The movement protesting gender insensitivity and police violence against students in Jadavpur University, Kolkata, is right now in its most vulnerable position.  The marching has calmed, a high court order aimed at restoring “normalcy” to the campus has been implemented, the issue is beginning to fade from television and the public imagination, while, in all this time, not a single demand of the protestors has been met.  At this point all available arguments to discredit the movement are simultaneously and furiously being leveraged by opposing parties. In the barrage of accusations that have been hurled at the protestors, one makes us most uncomfortable – that the Hokkolorob Movement is essentially elitist. This allegation has come from TMCP (Trinamool Chatra Parishad) cadre looking to discredit the protestors on the one hand, some students from other colleges who have previously felt the real and perceived arrogance of the students of Jadavpur University (and are thus not inclined to provide solidarity now) on the other,  and some critical-minded people. To begin with, any university-led movement is an easy target for this charge. Yet, the accusation ought not to be casually dismissed and it might be more effective to examine its potential truth and treat the taint of elitism as a pitfall to be wary of, rather than use it to undermine the movement.

Was its form elite?

The art (music, dramatic performances and graffiti) that this movement has generated has been richly documented in photographs and shared through social media. This, along with the high visibility of the English literature department’s students and professors in the protests has invited a caricature of this being a self-indulgent, over-aestheticized rebellion.  It needs to be mentioned here that all major decisions regarding its direction were arrived at in General Body meetings, which are open to the entire student community. Secondly, a multi-pronged approach was adopted with sit-ins, marches and boycott, deputations being sent for dialogue and negotiation, and collective letter drafting. While these may not indicate great radicalism and grit, it would be unfair to forget these simply because they happened to not be as camera-friendly. Also, without  in any way ceding that art is a necessarily elite activity, it is important to realize that the focus on art in this movement was also a political strategy (in part a response to a newspaper having earlier falsely accused the protestors of physical assault) drawing from the general agreement that as long as a positive response was required of the administration, a display of aggression against it would be inappropriate and counterproductive.

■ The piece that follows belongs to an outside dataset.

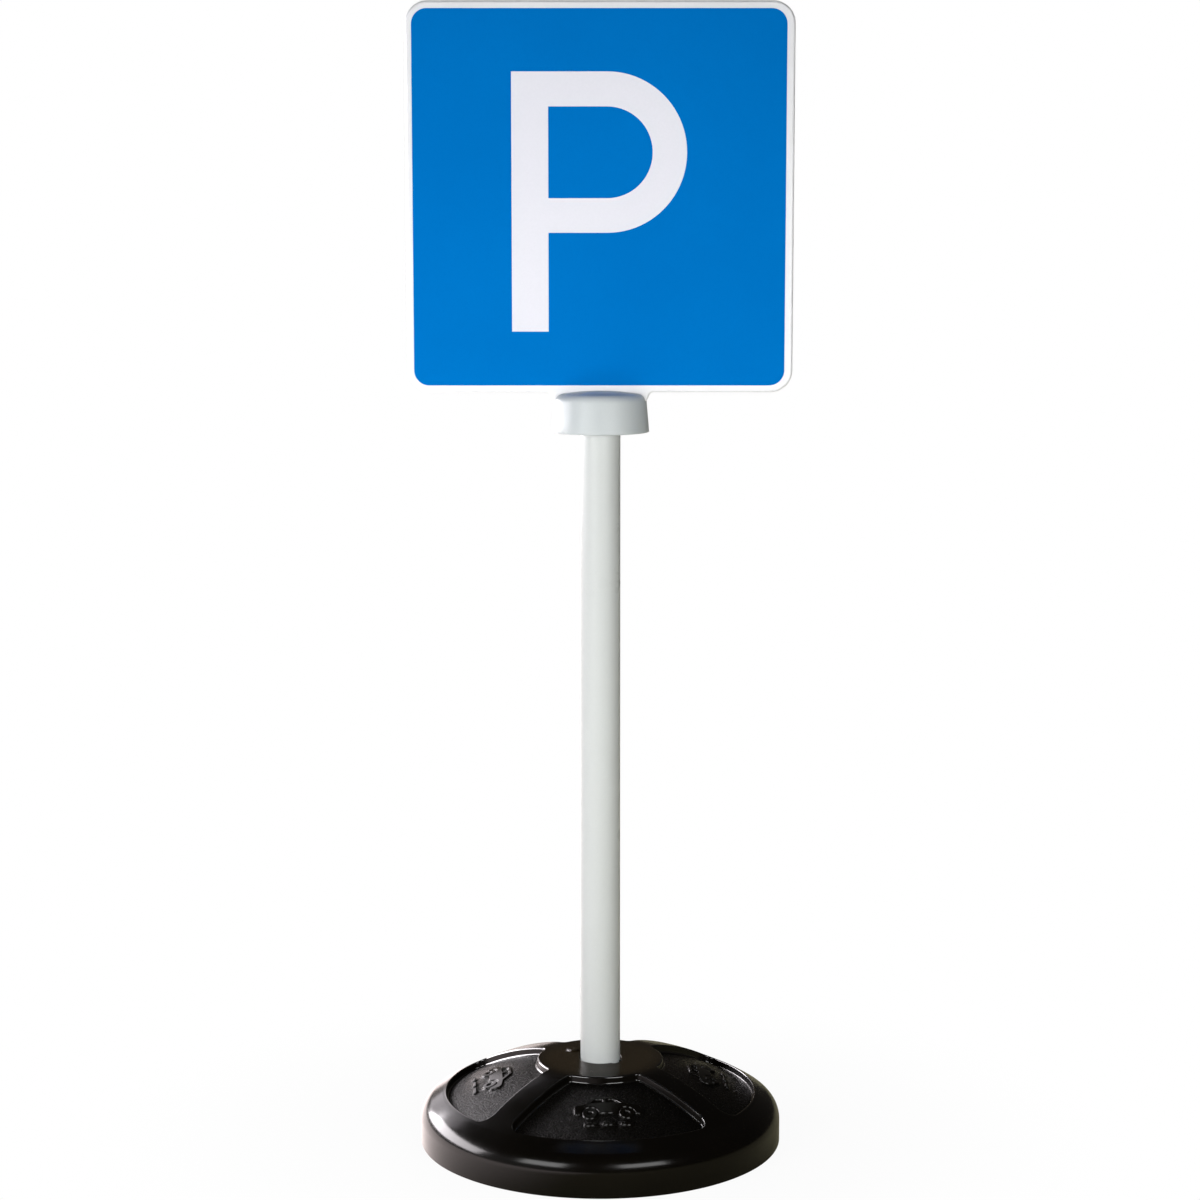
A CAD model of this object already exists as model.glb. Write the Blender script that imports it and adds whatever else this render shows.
"""Play parking sign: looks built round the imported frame. Millimetres, but metres in the studio."""
import math
import bmesh
import bpy
import numpy as np
from mathutils import Matrix, Vector
from mathutils.geometry import delaunay_2d_cdt


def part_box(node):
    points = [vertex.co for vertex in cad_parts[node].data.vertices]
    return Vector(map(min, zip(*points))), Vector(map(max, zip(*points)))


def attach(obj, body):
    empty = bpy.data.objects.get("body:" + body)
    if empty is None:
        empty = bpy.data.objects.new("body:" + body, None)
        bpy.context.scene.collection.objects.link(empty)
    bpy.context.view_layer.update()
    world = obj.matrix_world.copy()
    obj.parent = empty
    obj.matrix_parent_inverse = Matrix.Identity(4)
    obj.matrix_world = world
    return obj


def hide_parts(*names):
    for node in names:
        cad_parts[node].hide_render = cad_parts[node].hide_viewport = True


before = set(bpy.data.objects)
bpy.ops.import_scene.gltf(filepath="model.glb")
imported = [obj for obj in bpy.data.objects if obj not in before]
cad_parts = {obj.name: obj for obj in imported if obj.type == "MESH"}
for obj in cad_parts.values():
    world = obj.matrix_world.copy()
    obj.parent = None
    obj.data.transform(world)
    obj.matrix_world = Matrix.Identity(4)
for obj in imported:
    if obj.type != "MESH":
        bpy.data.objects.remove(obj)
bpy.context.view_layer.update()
scene = bpy.context.scene
MM = 0.001
SHARP_ANGLE = math.radians(32)


def box_mm(node):
    """Lowest and highest corner of a CAD node, in millimetres."""
    low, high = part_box(node)
    return low / MM, high / MM


# ---------------------------------------------------------------- materials

class Nodes:
    """Adds nodes to a material's or a world's tree, with their inputs set or linked by name."""

    def __init__(self, owner):
        owner.use_nodes = True
        self.tree = owner.node_tree

    def put(self, value, socket):
        """Links another node's output to a socket, or sets the socket to a plain value."""
        if isinstance(value, bpy.types.NodeSocket):
            self.tree.links.new(value, socket)
        else:
            socket.default_value = value

    def make(self, kind, inputs=None, **settings):
        node = self.tree.nodes.new(kind)
        for name, value in settings.items():
            setattr(node, name, value)
        for name, value in (inputs or {}).items():
            self.put(value, node.inputs[name])
        return node

    def noise(self, place, per_metre, detail=3.0, rough=0.5):
        inputs = {"Vector": place, "Scale": per_metre, "Detail": detail, "Roughness": rough}
        return self.make("ShaderNodeTexNoise", inputs).outputs["Fac"]

    def span(self, value, low, high, start=0.3, end=0.7, **settings):
        """Maps start..end onto low..high. Left out, they are the busy middle of a 0..1 pattern."""
        inputs = {"Value": value, "From Min": start, "From Max": end, "To Min": low, "To Max": high}
        return self.make("ShaderNodeMapRange", inputs, **settings).outputs["Result"]

    def ease(self, value, low, high, start, end):
        """Like span, with a slow start and end."""
        return self.span(value, low, high, start, end, interpolation_type="SMOOTHSTEP")

    def maths(self, operation, a, b):
        return self.make("ShaderNodeMath", {0: a, 1: b}, operation=operation).outputs["Value"]

    def length(self, vector):
        return self.make("ShaderNodeVectorMath", {0: vector}, operation="LENGTH").outputs["Value"]

    def blend(self, factor, a, b):
        """A colour between a and b, each of them an output or three numbers."""
        a, b = (end if isinstance(end, bpy.types.NodeSocket) else (*end, 1.0) for end in (a, b))
        return self.make("ShaderNodeMix", {"Factor": factor, 6: a, 7: b}, data_type="RGBA").outputs[2]

    def bump(self, height, distance_mm, strength=1.0, normal=None):
        inputs = {"Height": height, "Distance": distance_mm * MM, "Strength": strength}
        if normal is not None:
            inputs["Normal"] = normal
        return self.make("ShaderNodeBump", inputs).outputs["Normal"]


class Finish(Nodes):
    """A new material, with its shader and the coordinates of the piece that wears it."""

    def __init__(self, name):
        self.material = bpy.data.materials.new(name)
        super().__init__(self.material)
        self.shader = self.tree.nodes["Principled BSDF"]
        self.place = self.make("ShaderNodeTexCoord").outputs["Object"]

    def set(self, name, value):
        self.put(value, self.shader.inputs[name])


def finish_of(name, tones, rough, waves, grain, sheen_level=0.5, streak=(1, 1, 1)):
    """A moulded or printed surface.

    tones: two colours that broad patches drift between. rough: roughness range of handling smudges.
    waves: (size, height) of the slow ripple of a moulding. grain: (size, height) of its fine texture.
    streak: direction, as a scale vector, along which the colour drift is drawn out.
    """
    nodes = Finish(name)
    place = nodes.place
    drawn = nodes.make("ShaderNodeMapping", {"Vector": place, "Scale": streak}).outputs["Vector"]
    patches = nodes.span(nodes.noise(drawn, 14, 4), 0, 1)
    drift = nodes.blend(patches, *tones)
    specks = nodes.span(nodes.noise(place, 900, 2), 0, 1, 0.35, 0.65)
    fleck = tuple(0.95 * c for c in tones[0])
    nodes.set("Base Color", nodes.blend(nodes.maths("MULTIPLY", specks, 0.25), drift, fleck))
    nodes.set("Roughness", nodes.span(nodes.noise(place, 38, 6, 0.65), *rough))
    ripple = nodes.bump(nodes.noise(place, 1000 / waves[0], 2), waves[1])
    nodes.set("Normal", nodes.bump(nodes.noise(place, 1000 / grain[0], 3, 0.6), grain[1], normal=ripple))
    nodes.set("Specular IOR Level", sheen_level)
    return nodes.material


BLACK_TONES = ((0.0018, 0.0014, 0.0009), (0.0026, 0.0020, 0.0013))
MIDDLE_FADE = (31 * MM, 41 * MM)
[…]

It would also help to look into the specific form of the art to see if the claims of elitism hold –  the new slogans and cartoons have not been English dominated, and they have embraced a cheerful yet stinging irreverence, and at times a downright silliness in sensibility which works very well to deflate the masculinist tone employed by TMC cadres and their supporters. This inventive humour has helped rejuvenate protest culture in Bengal which has  faced long standing complaints about its staleness.

If Facebook activism is the reason for some people’s ire, then we also need to remind ourselves that crucial footage exposing police atrocities has been circulated on Facebook, that the party members  too have taken recourse to Facebook and that Facebook is only one aspect of the movement. If they’re a way of keeping up spirits and fostering a sense of community, would one really wish that away? Additionally, social media has been (yes, a convenient) means for the Jadavpur students to express solidarity with other similar occurrences across the country (such as the instance of police violence against students in Shimla) even while being too caught up in their own struggle to actively participate in them.

Were the protestors privileged and safe from extreme consequences?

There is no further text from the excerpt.